Pénétrant chez le voisin, André VREUX, iIs s'en emparèrent et l'abattirent froidement en face de sa demeure.
Plus loin, les soldats emmenèrent Oscar BOULARD et son neveu Georges SIMON, âgé de 17 ans.
D'autres arrestations eurent lieu le long de la Grand Route et les prisonniers furent maintenus en respect le long du mur de la propriété MICHELET. Croyant leur dernière heure venue, ils furent providentiellement sauvés par un haut gradé arrivant à cheval du centre du village que M. MICHELET interpella en allemand. L'officier donna l'ordre de libérer les quelques hommes arrêtés parmi lesquels figurait Virgile DAUBIE. Certains témoins ont même prétendu que des coups de feu furent échangés entre les soldats stationnés au village et les assaillants.

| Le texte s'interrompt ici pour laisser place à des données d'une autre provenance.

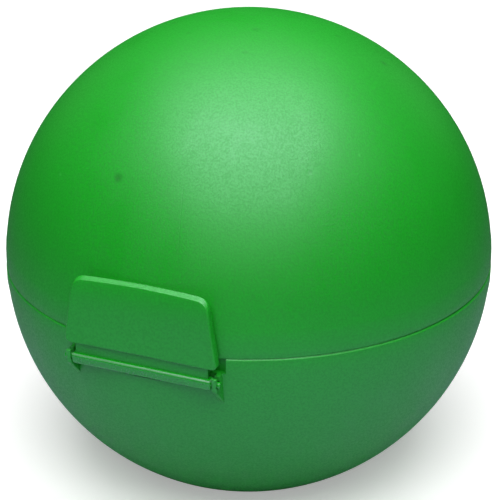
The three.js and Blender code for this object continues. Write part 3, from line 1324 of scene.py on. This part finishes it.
floor = block("floor", -FLOOR_HALF, FLOOR_HALF, -FLOOR_HALF, FLOOR_HALF, -FLOOR_DEEP, 0)
floor.data.transform(Matrix.Scale(MM, 4))
dress(floor, floor_material())
print("floor", 2 * FLOOR_HALF * MM, "m across")

# %% [markdown]
# ## The lamps
# The strong lamps stand in one arc, from overhead down towards the viewer. Each is wider than it
# is deep, so their reflections run together into one long soft highlight down the lid. The room
# beyond them is dark, which keeps the ball's edges deep green, and four weak lamps at the sides
# and behind give those edges their shape.

# %% Darken the room and hang the lamps
ROOM_GLOW = 0.02
LAMPS = [  # degrees round from the viewer, degrees above level, distance, width, depth, watts
    (0, 116, 1.1, 1.2, 0.7, 1.6),
    (0, 86, 1.1, 1.3, 0.8, 8.8),
    (0, 62, 1.2, 1.2, 0.8, 9.7),
    (0, 36, 1.2, 1.1, 0.8, 2.0),
    (-75, 50, 1.3, 0.7, 0.7, 0.6),
    (75, 50, 1.3, 0.7, 0.7, 0.6),
    (-140, 18, 1.3, 0.7, 0.5, 0.15),
    (140, 18, 1.3, 0.7, 0.5, 0.22),
]


def room_light():
    """A dim room that is plain white where the viewer looks past the floor."""
    world = bpy.data.worlds.new("studio")
    world.use_nodes = True
    tree = world.node_tree
    background = tree.nodes["Background"]
    seen = add(tree, "ShaderNodeLightPath").outputs["Is Camera Ray"]
    feed(tree, background.inputs["Strength"], maths(tree, "MAXIMUM", seen, ROOM_GLOW))
    background.inputs["Color"].default_value = WHITE
    bpy.context.scene.world = world


def facing(obj, place, way):
    """Puts an object at a place with its local Z along a direction and its X level."""
    obj.location = place
    across = Vector((0, 0, 1)).cross(way).normalized()
    obj.rotation_euler = Matrix((across, way.cross(across), way)).transposed().to_euler()
    bpy.context.scene.collection.objects.link(obj)
    return obj


def lamp(around, above, distance, width, depth, watts):
    light = bpy.data.lights.new("softbox", "AREA")
    light.shape = "RECTANGLE"
    light.size, light.size_y = width, depth
    light.energy = watts
    way = direction(VIEW_ROUND + around, above)
    return facing(bpy.data.objects.new("softbox", light), BALL_CENTRE + way * distance, way)


room_light()
for settings in LAMPS:
    lamp(*settings)
bpy.context.scene.view_settings.view_transform = "Standard"
print(f"{len(LAMPS)} lamps, {sum(watts for *_, watts in LAMPS):.1f} watts")

# %% [markdown]
# ## The camera
# It stands about six ball radii away and looks at the ball's centre from the viewer's side. The
# long lens keeps the ball from looking swollen.

# %% Set the camera up
VIEW_DISTANCE = 6.3 * ball * MM


def camera(distance, lens, shift):
    """Looks at the ball's centre."""
    way = direction(VIEW_ROUND, VIEW_ABOVE)
    data = bpy.data.cameras.new("camera")
    data.lens = lens
    data.shift_x, data.shift_y = shift
    return facing(bpy.data.objects.new("camera", data), BALL_CENTRE + way * distance, way)


bpy.context.scene.camera = camera(VIEW_DISTANCE, lens=108.6, shift=(0.0024, -0.0016))
print(f"camera {VIEW_DISTANCE:.3f} m from the ball's centre")
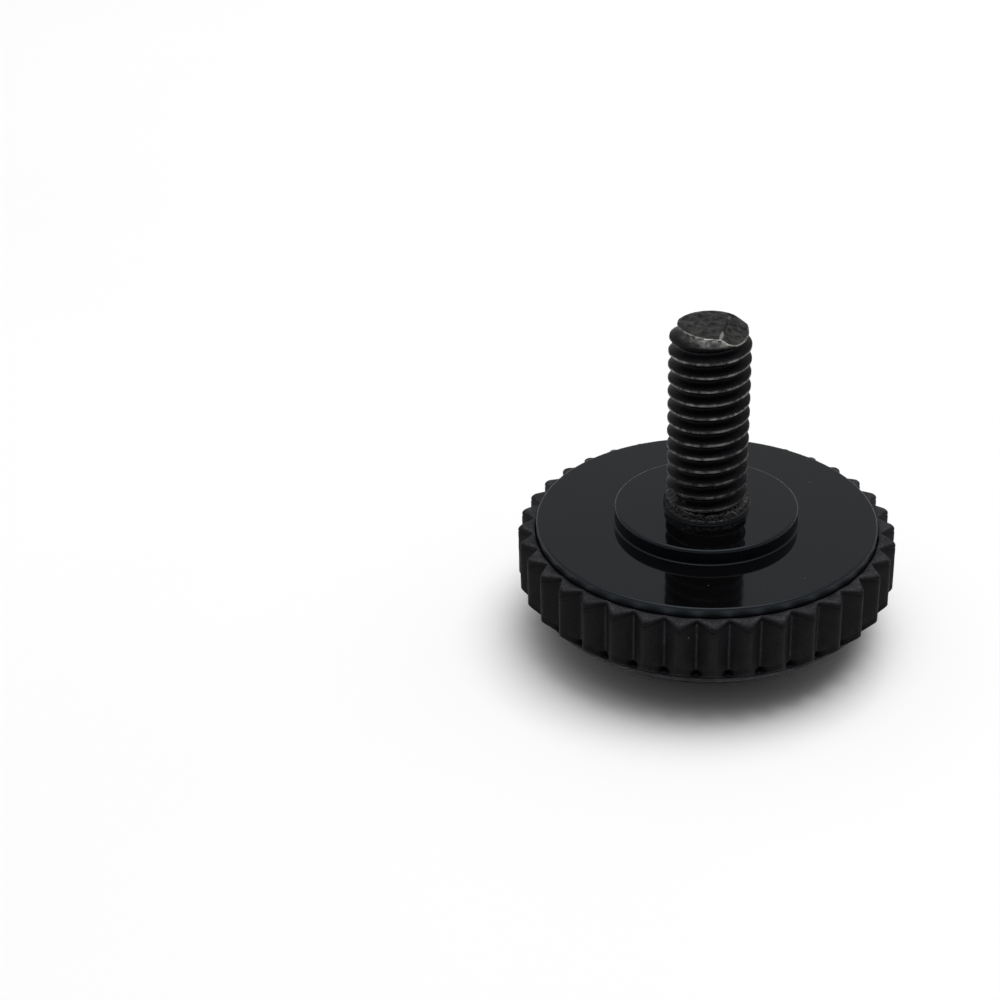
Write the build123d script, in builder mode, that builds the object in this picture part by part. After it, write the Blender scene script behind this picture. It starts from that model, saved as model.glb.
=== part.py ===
from build123d import *
import math
import os

os.makedirs("parts", exist_ok=True)

# Thumb screw: a threaded steel stud moulded into a round head. The head is a hard
# core with a soft toothed grip moulded over it. Millimetres, stud axis on Z and
# stud up. The origin is the centre of the slotted end, on which the head stands.

# Threaded stud, M4 x 0.7, as a plain shank at the crest radius
thread_radius = 1.95
stud_reach = 9.53  # boss face to tip
tip_cone_width = 0.39
tip_cone_height = 0.42
neck_cut = 0.39  # shank under the thread, inside the core
anchor_wall = 0.55  # hexagon hidden in the core, over the shank
anchor_height = 2.6
anchor_edge = 0.25
anchor_cover = 0.75  # core left between slot floor and anchor

# Core: slotted end, hub, plate and boss
head_height = 5.9  # slotted end to plate face
face_radius = 3.9
face_recess = 0.08  # slotted face lies this far inside the grip
slot_width = 1.9
slot_depth = 1.5
slot_end_wall = 0.27  # left between slot end and edge of face
ledge_width = 0.22  # grip's ledge, from plate to tooth roots
plate_rise = 0.45  # plate face above the ledge
plate_sunk = 1.35  # plate hidden in the grip
plate_edge_round = 0.12
boss_radius = 4.43
boss_height = 0.77
boss_edge_round = 0.14
boss_root_round = 0.07
lip_wall = 0.17  # raised ring around the stud
lip_height = 0.1
key_count = 6  # ribs that stop the grip from turning
key_width = 1.3
key_reach = 2.3
key_height = 1.2

# Grip: toothed rim, run-out, band and dome
tip_radius = 9.14
tooth_depth = 0.69
tooth_count = 36
tooth_tip_round = 0.16
tooth_root_round = 0.05
first_tooth_angle = 6.7  # degrees from +X
tooth_runout = 0.6  # sloped lower end of a tooth
ledge_edge_round = 0.08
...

Un dernier groupe de militaires avait gagné la rue Pile de Bauffe (actuelle rue des Masnuy). Il aperçut Dominique SAUSSEZ qui tentait de se réfugier chez Charles LEDOUX à la Voie Nisole. Les Allemands l’y poursuivirent et s’emparèrent des deux hommes.
Les otages furent rassemblés à la rue Simonwelz, près du passage à niveau, où MM. BRUNIN, LEDOUX, MAUFROY et SAUSSEZ furent abattus. Quant à MM. BOULARD et SIMON — l'oncle et le neveu — ils furent emmenés à l’embranchement de la ligne d'Ath pour y être fusillés. Leurs corps, balancés en contrebas de la voie ferrée, ne furent retrouvés que le lendemain.
Leur crime commis, les occupants du train regagnèrent le convoi à l'appel du clairon. Entretemps, afin d'éviter une nouvelle catastrophe, Emile TUNCKY avait rampé jusqu'aux voies pour couper le fil commandant la mise à feu des pétards. Pour cet acte de bravoure, il reçut une distinction honorifique après la guerre.

Par crainte de nouvelles représailles, dans les registres de l'État civil de Jurbise, on enregistra le décès de chacune des sept victimes comme si la mort était intervenue au domicile. Plus tard on devait y ajouter la mention "Mort pour la Patrie". Leur nom est inscrit sur le Monument aux Morts et la rue des Martyrs commémore leur souvenir.
Après la guerre, un auteur allemand, WAXWEILLER, a fait allusion à cette fusillade de Jurbise, reconnaissant que les troupes germaniques avaient agi par erreur.